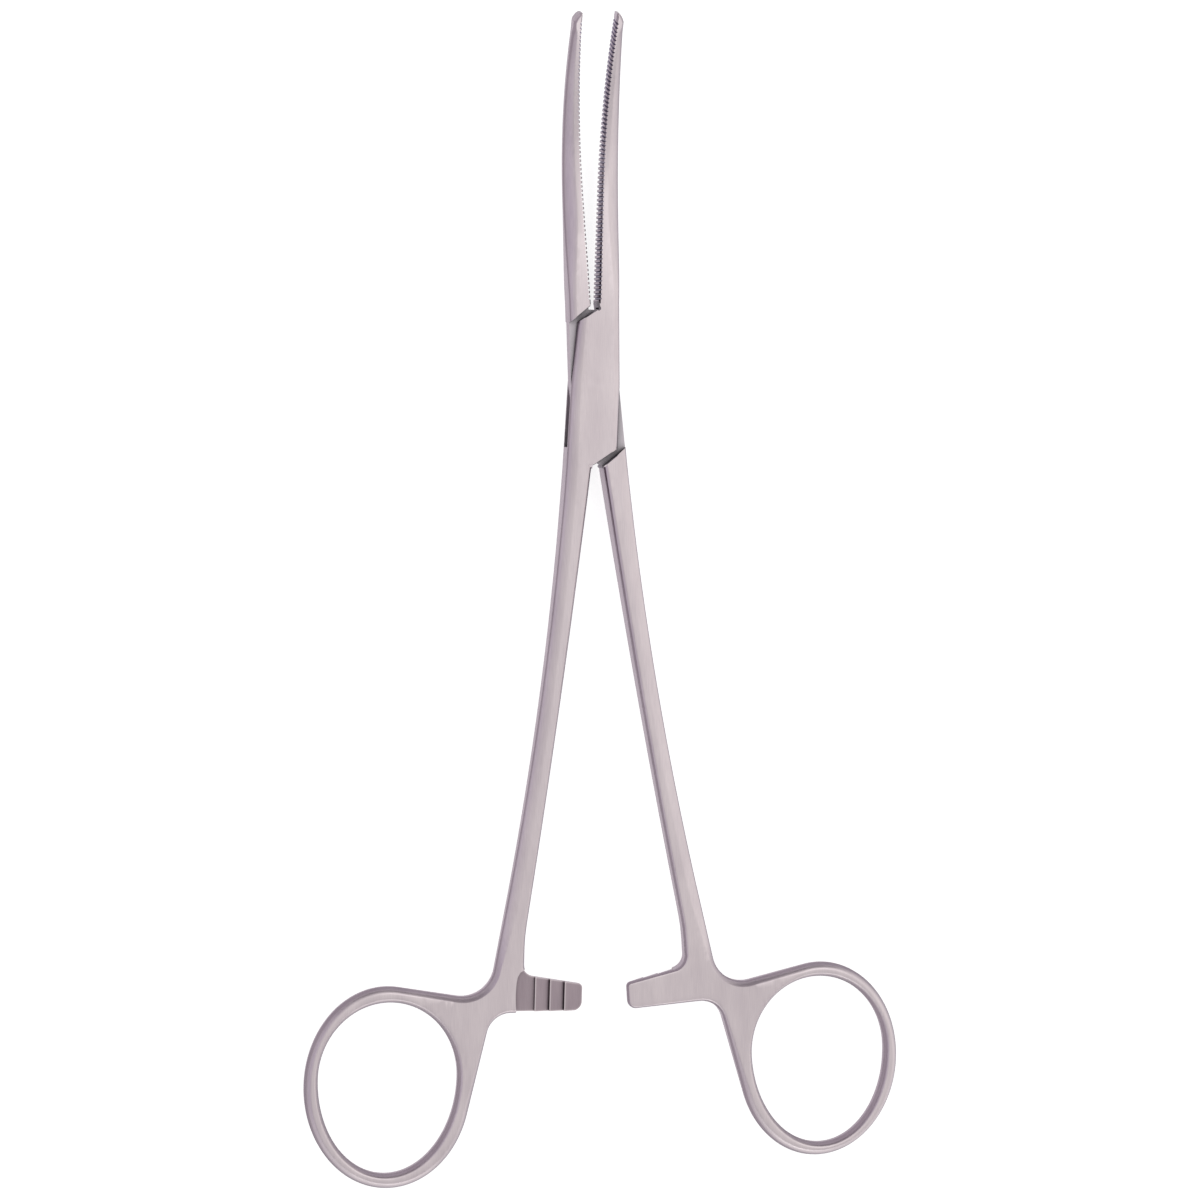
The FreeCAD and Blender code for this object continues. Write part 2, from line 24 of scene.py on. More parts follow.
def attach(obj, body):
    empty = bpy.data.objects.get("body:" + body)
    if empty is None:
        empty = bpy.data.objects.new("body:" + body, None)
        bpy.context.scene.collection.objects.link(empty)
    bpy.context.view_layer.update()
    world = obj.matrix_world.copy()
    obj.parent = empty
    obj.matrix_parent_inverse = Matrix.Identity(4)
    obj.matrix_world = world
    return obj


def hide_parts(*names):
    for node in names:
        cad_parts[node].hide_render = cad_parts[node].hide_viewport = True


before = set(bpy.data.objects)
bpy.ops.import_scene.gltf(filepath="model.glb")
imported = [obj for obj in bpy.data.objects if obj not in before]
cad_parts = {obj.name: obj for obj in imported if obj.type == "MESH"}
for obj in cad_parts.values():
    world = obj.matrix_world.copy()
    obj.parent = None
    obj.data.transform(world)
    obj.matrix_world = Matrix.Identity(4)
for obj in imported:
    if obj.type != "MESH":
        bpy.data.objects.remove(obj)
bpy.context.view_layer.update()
....
Task to carry out —
Report how many lines of the listing above include the word "data". Say nothing but the number.

Response to this task —
6